The film makes this clear early. “Some men just want the fight,” warns a stoically virtuous military captain (Mark Strong), a clever move that sets up the idea that not all orders are heeded and tempers our expectation for the film’s outcome. It also cements the audience’s attachment at this point to the survival instincts of its main character. This, too, is a narrative conceit well-suited to today’s game-raised audiences: “1917” is less concerned with beginnings or endings and more fixed on crafting a moment within a world audiences can see and feel themselves in, and thus we soar and glide intimately around Schofield and Blake as if we are controlling the camera.
That sensibility was no accident. In fact, Mendes has noted in interviews that it was very much intended. The director has said that an influence came from watching his children play the Western-themed game “Red Dead Redemption.” The intimately cropped third-person presentation of many games allows the participant — or, in this case, the viewer — to more easily graft an emotional connection with the protagonist.
Mendes called the sensation “hypnotic” in Variety. And as he relayed to the Financial Times, “We experience life as one continuous shot. It’s editing that’s the gimmick. This allows you a much more sophisticated degree of storytelling. Making a movie always asks the question: Is this really the only way to tell this story? You often find yourself defaulting to standard ways of covering a scene and never challenging it.”
Game developers had already been experimenting with vantage points that presented minimal or invisible edits. The 2018 Sony game “God of War,” which aimed to explore newfound themes of vulnerability amid a mythological series often focused on violence and revenge, was painstakingly designed as a single take. “You’re gonna get a sense of immediacy and connection to these characters, an unrelenting feel to the adventure that you can’t get in any other way,” director Cory Barlog told Polygon.
“1917” possesses an acute awareness of our eye movement. The camera seems to drift where we will it to, as Mendes and co-writer Krysty Wilson-Cairns laid out a story that is told as much through its sets as it is its dialogue and action. When Schofield or Blake are walking over uncompromising terrain, traversing trenches, trying to avoid a stumble into mud or balance on a fallen bridge, the camera moves either just above shoulder height or ever so slightly to the left or right, giving us a vantage point that, while cropped, isn’t oppressively so. The sense is that the field of view of the characters is also ours.
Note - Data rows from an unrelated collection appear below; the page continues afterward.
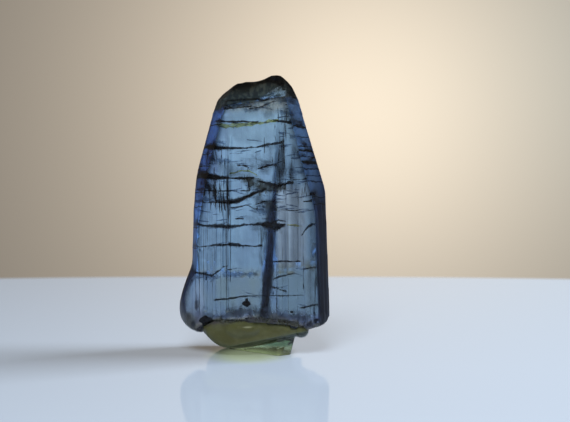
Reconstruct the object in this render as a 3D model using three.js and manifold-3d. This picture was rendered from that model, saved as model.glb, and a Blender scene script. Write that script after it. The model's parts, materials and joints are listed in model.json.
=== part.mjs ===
// A raw tanzanite crystal: a flattened, lengthwise striated prism that tapers to a broken
// roof-shaped tip, flares out at one lower corner, and stands on an olive-green lump that
// fills the hollow of its broken root. Millimetres, +Z up, the camera side is -Y.
import * as THREE from "three";
import { ConvexGeometry } from "three/addons/geometries/ConvexGeometry.js";
import { mergeVertices } from "three/addons/utils/BufferGeometryUtils.js";
import Module from "manifold-3d";

const wasm = await Module();
wasm.setup();

// Driving dimensions of the crystal
const tipHeight = 34.0; // from the surface it stands on to the highest point
const rootHeight = 2.9; // where the broken root of the crystal begins
const prismTaper = 0.0042; // how much narrower the prism gets for each millimetre of height
const taperFrom = 5.0; // the height where the profile below has its full size
const heart = new THREE.Vector3(0.5, 0, 16); // a point well inside, which every cut keeps
const spare = 2; // how far the shapes that cut, and the uncut prism, reach past the crystal

// Corners of the prism seen from above, anticlockwise from the front left edge, each with
// the number of growth ledges on the face that starts there, and their greatest depth
const prismCorners = [
  { x: -7.12, y: -3.36, ledges: 11, depth: 0.16 },
  { x: -2.7, y: -3.61, ledges: 2, depth: 0.03 },
  { x: 1.63, y: -3.86, ledges: 5, depth: 0.07 },
  { x: 4.98, y: -4.07, ledges: 7, depth: 0.11 },
  { x: 7.81, y: -4.17, ledges: 1, depth: 0.04 },
  { x: 8.34, y: -3.15, ledges: 2, depth: 0.06 },
  { x: 9.25, y: -0.41, ledges: 3, depth: 0.08 },
  { x: 9, y: 1.73, ledges: 2, depth: 0.08 },
  { x: 7.53, y: 3.25, ledges: 9, depth: 0.14 },
  { x: 2.75, y: 4.47, ledges: 0, depth: 0 },
  { x: -2.85, y: 3.56, ledges: 8, depth: 0.14 },
  { x: -7.0, y: 3.18, ledges: 1, depth: 0.05 },
  { x: -7.58, y: 1.32, ledges: 3, depth: 0.08 },
  { x: -7.79, y: -1.02, ledges: 3, depth: 0.08 },
];

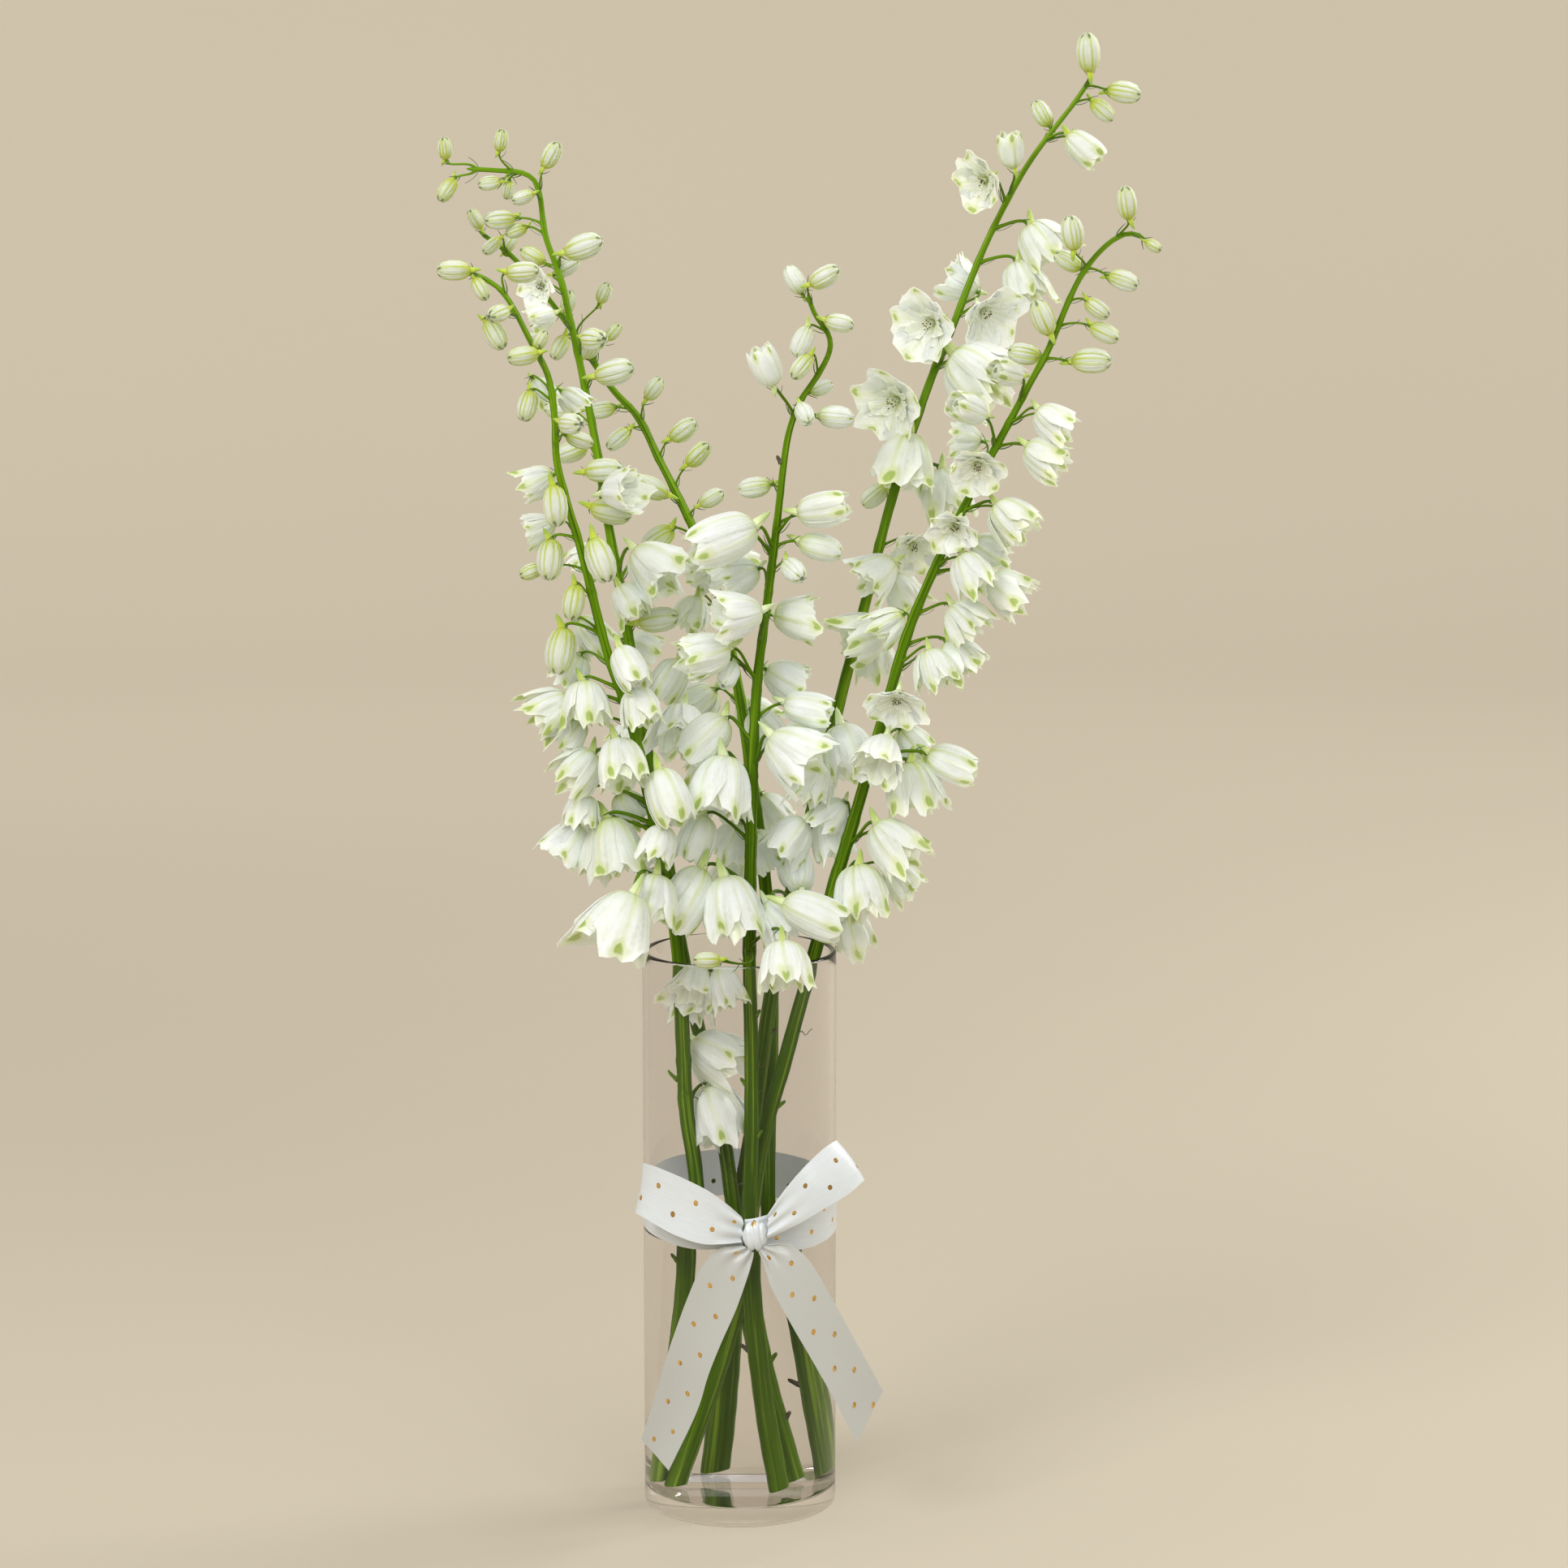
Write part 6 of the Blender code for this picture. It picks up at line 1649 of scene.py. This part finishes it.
class DELPHINIUM_OT_stems(bpy.types.Operator):
    """Make the six cut stems"""

    bl_idname = "delphinium.stems"
    bl_label = "Stems"

    def execute(self, context):
        make_stems()
        return {"FINISHED"}


class DELPHINIUM_OT_florets(bpy.types.Operator):
    """Make the largest florets, each a piece of its own"""

    bl_idname = "delphinium.florets"
    bl_label = "Large florets"

    def execute(self, context):
        make_own_florets()
        return {"FINISHED"}


class DELPHINIUM_OT_spikes(bpy.types.Operator):
    """Make each spike's buds and smaller florets"""

    bl_idname = "delphinium.spikes"
    bl_label = "Buds and small florets"

    def execute(self, context):
        make_stem_florets()
        return {"FINISHED"}


class DELPHINIUM_OT_ribbon(bpy.types.Operator):
    """Make the satin ribbon: band, loops, tails and knot"""

    bl_idname = "delphinium.ribbon"
    bl_label = "Ribbon bow"

    def execute(self, context):
        make_band()
        make_run("ribbon_left_loop", LEFT_LOOP, "ribbon_loop_left", loop=True)
        make_run("ribbon_right_loop", RIGHT_LOOP, "ribbon_loop_right", loop=True)
        make_run("ribbon_left_tail", LEFT_TAIL, "ribbon_tail_left", loop=False)
        make_run("ribbon_right_tail", RIGHT_TAIL, "ribbon_tail_right", loop=False)
        make_knot()
        return {"FINISHED"}


class DELPHINIUM_OT_stage(bpy.types.Operator):
    """Make the plain studio: floor, lamps and camera"""

    bl_idname = "delphinium.stage"
    bl_label = "Studio"

    def execute(self, context):
        make_camera()
        make_stage()
        make_lights()
        return {"FINISHED"}


STEPS = (DELPHINIUM_OT_stage, DELPHINIUM_OT_vase, DELPHINIUM_OT_stems, DELPHINIUM_OT_florets,
         DELPHINIUM_OT_spikes, DELPHINIUM_OT_ribbon)


class DELPHINIUM_PT_panel(bpy.types.Panel):
    """Lists the pieces, their sizes and their colours"""

    bl_idname = "DELPHINIUM_PT_panel"
    bl_label = "Delphinium vase"
    bl_space_type = "VIEW_3D"
    bl_region_type = "UI"
    bl_category = "Delphinium"

    def draw(self, context):
        column = self.layout.column()
        for group in (context.scene.delphinium_sizes, context.scene.delphinium_colours):
            for name in group.__annotations__:
                column.prop(group, name)
        for step in STEPS:
            column.operator(step.bl_idname)


CLASSES = (DelphiniumSizes, DelphiniumColours, *STEPS, DELPHINIUM_PT_panel)


def register():
    for item in CLASSES:
        bpy.utils.register_class(item)
    bpy.types.Scene.delphinium_sizes = bpy.props.PointerProperty(type=DelphiniumSizes)
    bpy.types.Scene.delphinium_colours = bpy.props.PointerProperty(type=DelphiniumColours)


def unregister():
    del bpy.types.Scene.delphinium_colours
    del bpy.types.Scene.delphinium_sizes
    for item in reversed(CLASSES):
        bpy.utils.unregister_class(item)


def main():
    register()
    for step in STEPS:
        group, name = step.bl_idname.split(".")
        if getattr(getattr(bpy.ops, group), name)() != {"FINISHED"}:
            raise RuntimeError(f"{step.bl_label} wasn't finished")


if __name__ == "__main__":
    main()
A game will reward those who linger and explore, revealing its story via the details that dot its setting, and both “Parasite” and “1917” award those who go looking for plot amid its ambiance. In “1917” we spend little time with characters other than Schofield or Blake. Most of those who populate “1917” are essentially NPCs, or non-player characters, who serve to either offer brief narrative pushes or background detail and then disappear.
In “Parasite,” the contrast behind the film’s two homes — those of the poverty-stricken Kims and the extravagant Parks — telegraph more than just class divides. The world of the Kims is perilous and fragile while the minimalism of the Parks hints at something not just unattainable but oppressive, so much so that shortly after the Kims plant a flag, they are sent rushing back to start in a more desperate state. Tonal shifts in each are telegraphed by the environment.
The contrast in “1917” between British and German trenches is clear by where the camera takes us. “Paradise Alley” appears scribbled sarcastically on the former, while in the latter filmmakers focus on orderly listings of supplies, offering a hint that our soldiers are out of their element in more ways than one. Tension comes not from a terse audio cue but Blake noticing that the size of the rats have gotten noticeably bigger. That the objects that obstruct our leads have become larger or more plentiful is an obvious video game tell that challenges are about to ramp up.
Combat, too, is framed as if the viewer is a player. The larger war theater is framed either from a distance or as something that happens around our leads rather than to them. When Schofield runs amid a destroyed French village and aims to avoid detection largely in the black of night, “1917” shifts in tone to that of a survival horror game.
Schofield here doesn’t use a bullet to take out an enemy, but instead sneaks around walls as if he’s in the popular Sony game “The Last of Us,” needing to subdue his foes with strategic, silent kills. Bong, too, applies similar covert tactics, at one point placing three-fourths of the Kims underneath a layered coffee table just out of the gaze of Dong-ik (Lee Sun Kyun) and Yeon-kyo (Cho Yeo Jeong). As the Kims — Ki-woo (Choi Woo Shik), his sister, Ki-jung (Park So Dam) and father Ki-taek (Song Kang Ho) — slither away, light from a window is framed as if touching it would set off unseen alarms.
In games, we buy these often implausible moves because there’s a puzzle-like notion to it, and as players the pressure is heightened when trying to avoid a clear gaze when we dictate the movement of the character; Mendes gets around this by having the other person in earshot being too drunk to piece together what’s happening while Bong’s characters are in deep sleep after a moment of intimacy.
Both films show that the vocabulary of video games is no longer relegated just to games.
Where “1917” differentiates itself is in its attempt to make the viewer feel like an active player. When it came to discussing “1917’s” chances at the Academy Awards, much was made of the film not receiving any acting nominations. But the job of the film’s male leads wasn’t a traditional one. They were not there to give harrowing monologues or vocalize the horrors of war. In fact, by the end of the film we know only the basics about Blake and Schofield.
A criticism of big-budget video games is that too often the protagonists are undefined, in that we are given very little information about who they are or what they’ve been. But in “1917,” our connection to the world created by the filmmakers defines how we identify with the characters. For if we are to feel their actions and their viewpoints, their roles are not just to act but to be avatars.